The On-Course Practice Game
Drill 2: The No Short-Side Nine
For your next nine holes, make this your target:
Zero short-sided misses.
That is it.
Do not worry about birdies. Do not worry about GIR percentage. Just eliminate the worst miss.
Track:
- how many greens you miss
- how many misses are on the fat side
- how many short-sided chips you leave yourself
If you play nine holes with zero short-sides, that is a successful strategy round even if you did not hit every green.
This pairs nicely with the mindset from how to stop doing score math in golf. Better decisions first. Ego second.
What To Do After You Do Miss Short-Sided
You are still going to do it sometimes.
When that happens, the mistake is usually making a second mistake.
Do not follow a bad target with a miracle-shot fantasy.
Instead:
- take the highest-percentage landing spot
- choose the shot you hit most often, not the coolest one
- accept 12 feet and move on
If the only reasonable recovery is a basic chip to the middle of the green, hit it. If you truly need loft, then sure, this is where the flop shot finally has a job.

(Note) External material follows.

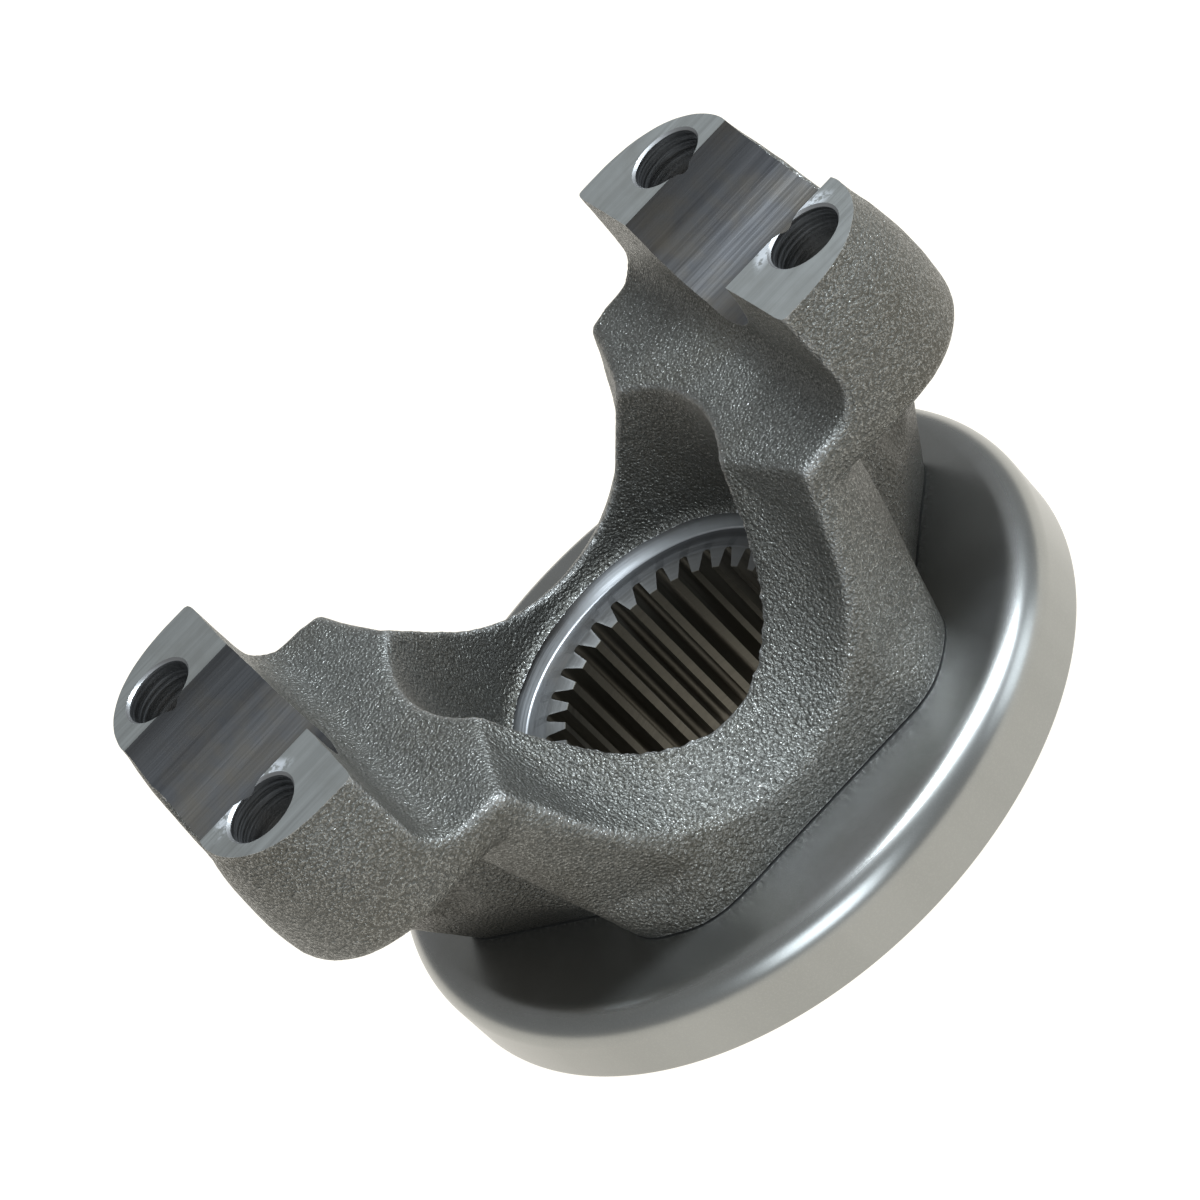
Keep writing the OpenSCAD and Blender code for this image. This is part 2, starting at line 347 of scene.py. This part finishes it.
def bore_cutter(bm):
    """The smooth bore at the tooth tips, its chamfer and the relief behind the spline."""
    tip = SPLINE_MINOR_D / 2
    mouth = SPLINE_MAJOR_D / 2 - TIP_MARGIN
    add_turned(bm, [
        (0, -3), (RELIEF_D / 2, -3), (RELIEF_D / 2, RELIEF_LEN),
        (tip + RELIEF_CHAMFER, RELIEF_LEN), (tip, RELIEF_LEN + RELIEF_CHAMFER),
        (tip, SEAT_Z - TIP_CHAMFER), (mouth, SEAT_Z), (mouth, SEAT_Z + 2), (0, SEAT_Z + 2)])


def tooth_space_cutter(bm):
    """All the spaces between the spline's teeth, each a tapered bar with a round root."""
    pitch = math.tau / TEETH
    inner = SPLINE_MINOR_D / 2 - 0.4
    outer = SPLINE_MAJOR_D / 2
    half_in = inner * pitch * SPACE_MOUTH
    half_out = outer * pitch * SPACE_ROOT
    bottom = RELIEF_LEN - 1
    base = [(inner, -half_in), (outer, -half_out), (outer, half_out), (inner, half_in)]
    verts = [bm.verts.new((x, y, bottom)) for x, y in base]
    face = bm.faces.new(verts)
    made = bmesh.ops.extrude_face_region(bm, geom=[face])
    top = [g for g in made["geom"] if isinstance(g, bmesh.types.BMVert)]
    bmesh.ops.translate(bm, vec=(0, 0, SEAT_Z + 1.5 - bottom), verts=top)
    roots = [e for e in bm.edges if all(v.co.x > outer - 0.01 for v in e.verts)
             and abs(e.verts[0].co.z - e.verts[1].co.z) > 1]
    bmesh.ops.bevel(
        bm, geom=roots, offset=SPACE_ROOT_R, affect="EDGES", segments=5, profile=0.5,
        material=-1)
    bmesh.ops.recalc_face_normals(bm, faces=bm.faces)
    bmesh.ops.spin(
        bm, geom=[*bm.verts, *bm.edges, *bm.faces], cent=(0, 0, 0), axis=(0, 0, 1),
        angle=math.tau * (TEETH - 1) / TEETH, steps=TEETH - 1, use_duplicate=True)


def hub_cutter(bm):
    """Turns the hub: everything below the foot and outside the shield's land and the journal."""
    journal = JOURNAL_D / 2
    land = LAND_D / 2
    shoulder = FOOT_Z - LAND_LEN
    under_foot = land + 2
    add_turned(bm, [
        (0, 0), (journal - HUB_CHAMFER, 0), (journal, HUB_CHAMFER),
        (journal, shoulder - JOURNAL_RELIEF), (journal + JOURNAL_RELIEF, shoulder),
        (land - LAND_CHAMFER, shoulder), (land, shoulder + LAND_CHAMFER),
        (land, FOOT_Z), (under_foot, FOOT_Z), (under_foot, FOOT_Z + SEAM),
        (REACH, FOOT_Z + SEAM), (REACH, -9), (0, -9)])


def shade_edges(obj, angle=32):
    """Smooth shading with sharp edges where two finishes meet or a machined corner turns."""
    bm = bmesh.new()
    bm.from_mesh(obj.data)
    limit = math.radians(angle)
    for f in bm.faces:
        f.smooth = True
    for e in bm.edges:
        if len(e.link_faces) != 2:
            continue
        a, b = e.link_faces
        machined = a.material_index or b.material_index
        differs = a.material_index != b.material_index
        e.smooth = not (differs or (machined and e.calc_face_angle(0) > limit))
    bm.to_mesh(obj.data)
    bm.free()


# Effects that more than one material uses, each as a node group

def node(tree, kind, sets=(), **inputs):
    """Adds a node, sets its properties and then its named inputs."""
    made = tree.nodes.new(kind)
    for key, value in dict(sets).items():
        setattr(made, key, value)
    for key, value in inputs.items():
        made.inputs[key.replace("_", " ")].default_value = value
    return made


def join(tree, source, target):
    """Links one socket to another."""
    tree.links.new(source, target)


def maths(tree, operation, a, b=None):
    """A maths node on two sockets or numbers."""
    made = tree.nodes.new("ShaderNodeMath")
    made.operation = operation
    for socket, value in zip(made.inputs, (a, b)):
        if isinstance(value, bpy.types.NodeSocket):
            join(tree, value, socket)
        elif value is not None:
            socket.default_value = value
    return made.outputs[0]


def product(tree, first, *others):
    """Multiplies sockets or numbers."""
    for other in others:
        first = maths(tree, "MULTIPLY", first, other)
    return first


def axes_of(tree, vector):
    """The X, Y and Z of a vector, as three sockets."""
    split = tree.nodes.new("ShaderNodeSeparateXYZ")
    join(tree, vector, split.inputs[0])
    return split.outputs


def vector_of(tree, *parts):
    """A vector from three sockets."""
    pack = tree.nodes.new("ShaderNodeCombineXYZ")
    for socket, part in zip(pack.inputs, parts):
        join(tree, part, socket)
    return pack.outputs[0]


def away_from_axis(tree, x, y):
    """How far a point is from an upright axis, by its X and Y from it."""
    return maths(tree, "SQRT", maths(tree, "ADD", product(tree, x, x), product(tree, y, y)))


def remap(tree, value, low, high, out_low=0.0, out_high=1.0):
    """Maps a value from one range to another, smoothly and without passing its ends."""
    made = node(tree, "ShaderNodeMapRange", {"interpolation_type": "SMOOTHSTEP"})
    for socket, given in zip(made.inputs, (value, low, high, out_low, out_high)):
        if isinstance(given, bpy.types.NodeSocket):
            join(tree, given, socket)
        else:
            socket.default_value = given
    return made.outputs[0]


def blend(tree, factor, a, b):
    """Mixes two colours, given as sockets or as three numbers."""
    made = node(tree, "ShaderNodeMix", {"data_type": "RGBA"})
    for socket, given in ((made.inputs[0], factor), (made.inputs[6], a), (made.inputs[7], b)):
        if isinstance(given, bpy.types.NodeSocket):
            join(tree, given, socket)
        elif isinstance(given, tuple):
            socket.default_value = (*given, 1)
        else:
            socket.default_value = given
    return made.outputs[2]


def new_group(name, inputs, outputs):
    """An empty node group with its sockets."""
    tree = bpy.data.node_groups.new(name, "ShaderNodeTree")
    for label, default in inputs:
        kind = "NodeSocketVector" if default is None else "NodeSocketFloat"
        socket = tree.interface.new_socket(name=label, in_out="INPUT", socket_type=kind)
        if default is not None:
            socket.default_value = default
    for label in outputs:
        tree.interface.new_socket(name=label, in_out="OUTPUT", socket_type="NodeSocketFloat")
    entry = tree.nodes.new("NodeGroupInput")
    leave = tree.nodes.new("NodeGroupOutput")
    return tree, entry.outputs, leave.inputs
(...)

The goal is bogey avoidance, not social-media redemption.
The Numbers That Matter
If you want to know whether this is working, track these for five rounds:
- short-sided misses: goal is 1 or fewer per round
- misses to the fat side: goal is 4 or more when you miss greens
- double bogeys caused by approach shots: goal is almost none
- up-and-down chances from simple spots: goal is rising fast
A lot of golfers obsess over GIR percentage but ignore miss quality.
That is backwards.
A safe miss that leaves a basic chip is infinitely better than a more “aggressive” miss that leaves you dead.
Bottom Line
If you want to save strokes on approach shots, stop worshipping the flag.
Use the 15-foot rule:
- if a 15-foot miss in any direction is still fine, you can attack
- if a 15-foot miss becomes a disaster, move the target immediately
That is it.
Center-green golf is not cowardly. Fat-side golf is not boring. It is just how golfers stop turning decent swings into dumb numbers.
You do not need more hero shots.
You need fewer short-sided apologies.